Course and Scope of Employment?

Part 1: Holliday v. Tropical Nut & Fruit Co. (COA14-1030)

A recent case out of the North Carolina Court of Appeals addresses multiple hotly contested Worker’s Compensation issues. The case addresses whether an injury arose out of employment, whether the plaintiff suffered a compensable injury, and whether temporary total disability benefits were properly awarded. We will look at each of these issues in separate blog entries.

Today, we will look at whether an injury arose out of the course and scope of the plaintiff’s employment.

Here, a territory manager and sales representative for defendant-employer was at a team-building event in Charlotte, North Carolina. Each employee participated in bowling and/or laser tag at the event. While the plaintiff was playing laser tag, he felt a sharp pain in his leg, which worsened as the game went on. The plaintiff immediately told his superior and iced the knee. Plaintiff eventually had surgery to repair the knee and was laid off from the company in a restructuring the next year.

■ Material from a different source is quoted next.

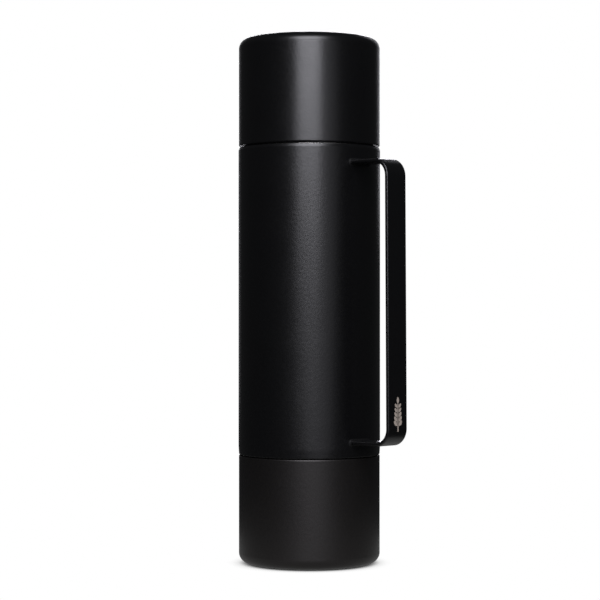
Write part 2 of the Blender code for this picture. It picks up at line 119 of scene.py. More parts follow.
def split(outline, low, high, closed=True):
    """The outline with its upright runs between two heights cut short, for a thread to rise from."""
    made = []
    for (r0, z0), (r1, z1) in neighbours(outline, closed):
        made.append((r0, z0))
        if abs(r1 - r0) < UPRIGHT and min(z0, z1) < high and max(z0, z1) > low:
            cuts = max(1, round(abs(z1 - z0) / RIDGE_STEP))
            made += [(r0, z0 + (z1 - z0) * k / cuts) for k in range(1, cuts)]
    if not closed:
        made.append(outline[-1])
    return made


# ---------------------------------------------------------------- meshes

SHELL_TURN = 224  # steps round a large piece
SMALL_TURN = 128
SAME_POINT = 1e-4  # points nearer than this are one
SHARP = math.radians(38)
SHARP_RIDGED = math.radians(75)  # so that a thread's flanks and a grip's hollows stay smooth

# A thread's ridge: half its width at the root and at the crest, and the degrees over which each end fades.
RIDGE_ROOT = 1.3
RIDGE_CREST = 0.2
RIDGE_FADE = 14.0


def smoothed(mesh, sharp=SHARP):
    mesh.shade_smooth()
    mesh.set_sharp_from_angle(angle=sharp)
    return mesh


def finished(bm, name):
    bmesh.ops.remove_doubles(bm, verts=bm.verts, dist=SAME_POINT)
    bmesh.ops.recalc_face_normals(bm, faces=bm.faces)
    bmesh.ops.transform(bm, matrix=Matrix.Scale(MM, 4), verts=bm.verts)
    mesh = bpy.data.meshes.new(name)
    bm.to_mesh(mesh)
    bm.free()
    return smoothed(mesh)


def turned(name, outline, segments=SHELL_TURN, closed=True, bump=None):
    """A solid turned round Z from (radius, height) points. An open outline starts and ends on the axis.
    bump(angle, radius, height) gives how far each point moves out."""
    r, z = np.array(outline).T
    keep = np.ones(len(r), bool)
    keep[1:] = np.hypot(np.diff(r), np.diff(z)) > SAME_POINT
    r, z = r[keep], z[keep]
    twice_area = np.sum(r * np.roll(z, -1) - np.roll(r, -1) * z)
    if twice_area < 0:
        r, z = r[::-1], z[::-1]
    poles = [] if closed else [(0, 0, z[0]), (0, 0, z[-1])]
    if not closed:
        r, z = r[1:-1], z[1:-1]
    count = len(r)
    angle, radius = np.meshgrid(np.arange(segments) * 2 * np.pi / segments, r, indexing="ij")
    height = np.broadcast_to(z, angle.shape)
    out = radius + bump(angle, radius, height) if bump else radius
    verts = np.stack([out * np.cos(angle), out * np.sin(angle), height], axis=-1).reshape(-1, 3)
    verts = np.vstack([verts, poles]) if poles else verts
    ring = np.arange(segments)[:, None] * count
    following = np.roll(ring, -1, axis=0)
    along = np.arange(count if closed else count - 1)
    ahead = (along + 1) % count
    corners = [ring + along, following + along, following + ahead, ring + ahead]
    faces = np.stack(corners, axis=-1).reshape(-1, 4).tolist()
    if poles:
        first, last = segments * count, segments * count + 1
        for here, there in zip(ring[:, 0].tolist(), following[:, 0].tolist()):
            faces.append((first, there, here))
            faces.append((last, here + count - 1, there + count - 1))
    mesh = bpy.data.meshes.new(name)
    mesh.from_pydata((verts * MM).tolist(), [], faces)
    mesh.validate()
    return smoothed(mesh, SHARP_RIDGED if bump else SHARP)


def lofted(name, rings, loop):
    """A solid from rings of points. With loop the last ring joins the first. Otherwise each end is capped in
    strips between the points that face each other, which are counted from the two ends of the ring."""
    bm = bmesh.new()
    made = [[bm.verts.new(p) for p in ring] for ring in rings]
    for one, other in neighbours(made, loop):
        for k in range(len(one)):
            m = (k + 1) % len(one)
            bm.faces.new((one[k], one[m], other[m], other[k]))
    if not loop:
        for ring in (made[0], made[-1]):
            for k in range(len(ring) // 2 - 1):
                bm.faces.new((ring[k], ring[k + 1], ring[-2 - k], ring[-1 - k]))
    return finished(bm, name)


def smooth_step(value):
    value = np.clip(value, 0.0, 1.0)
    return value * value * (3 - 2 * value)


def thread(starts, lead, start_z, start_angle, span, height):
    """A bump for turned(): helical ridges, one for each start, which fade in and out at their ends."""

    def bump(angle, radius, z):
        most = np.zeros_like(angle)
        for k in range(starts):
            turn = (np.degrees(angle) - start_angle - 360 * k / starts) % 360
            away = np.abs(z - start_z - lead * turn / 360)
            rise = smooth_step((RIDGE_ROOT - away) / (RIDGE_ROOT - RIDGE_CREST))
            fade = smooth_step(np.minimum(turn, span - turn) / RIDGE_FADE)
            most = np.maximum(most, rise * fade)
        return height * most

    return bump


# ---------------------------------------------------------------- materials

NOISE_LOW, NOISE_HIGH = 0.3, 0.7  # nearly all of a noise lies between these

# The coat's texture: how many features a metre, and how deep they are, in metres.
PEEL_SCALE = 520.0
PEEL_DEPTH = 0.00004
GRAIN_SCALE = 1500.0
GRAIN_DEPTH = 0.000012
CLOUD_SCALE = 45.0
CLOUD_SHARE = 0.4
GLOSS_DRIFT = 0.03  # how far its roughness strays

BLACK = (0.0020, 0.0020, 0.0022)
BOTTOM_CUP_BLACK = (0.0034, 0.0030, 0.0029)  # the bottom cup, a lighter and warmer black than the rest of the coat
WARM_TINT = (1.0, 0.96, 0.94)
STEEL_GREY = (0.60, 0.585, 0.565)
PLASTIC_BLACK = (0.017, 0.017, 0.018)
SILICONE_BLACK = (0.019, 0.019, 0.020)
FOAM_WHITE = (0.82, 0.81, 0.77)
GLASS_GREY = (0.19, 0.21, 0.24)
ETCHED_GREY = (0.52, 0.45, 0.38)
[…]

After the surgery, Plaintiff visited another doctor for a second opinion regarding the pain in his knee. The second opinion doctor determined that plaintiff needed a total knee replacement. Plaintiff eventually had the total knee replacement. As the knee replacement was going to require a 3-6 month recovery, Plaintiff then filed a Worker’s Compensation claim for the injury.

The first issue we will look at is whether the injury arose out of and in the course and scope of plaintiff’s employment. This is an interesting issue given the unique circumstances of the injury.

The Full Commission found that the injury did arise out of the course and scope of employment because plaintiff was at a work function that was almost entirely controlled and planned by his employer. The Court of Appeals agreed, holding that the Full Commission had an adequate basis for finding that the injury was in the course and scope of employment. The Court noted that employees were required to attend the event, they were encouraged to participate in the laser tag, and the employer derived a benefit from the conference as a whole.

This case presents a very interesting issue. Even if you are attending a team-building event or off-site conference, you are still likely covered by the provisions of the Worker’s Compensation Act.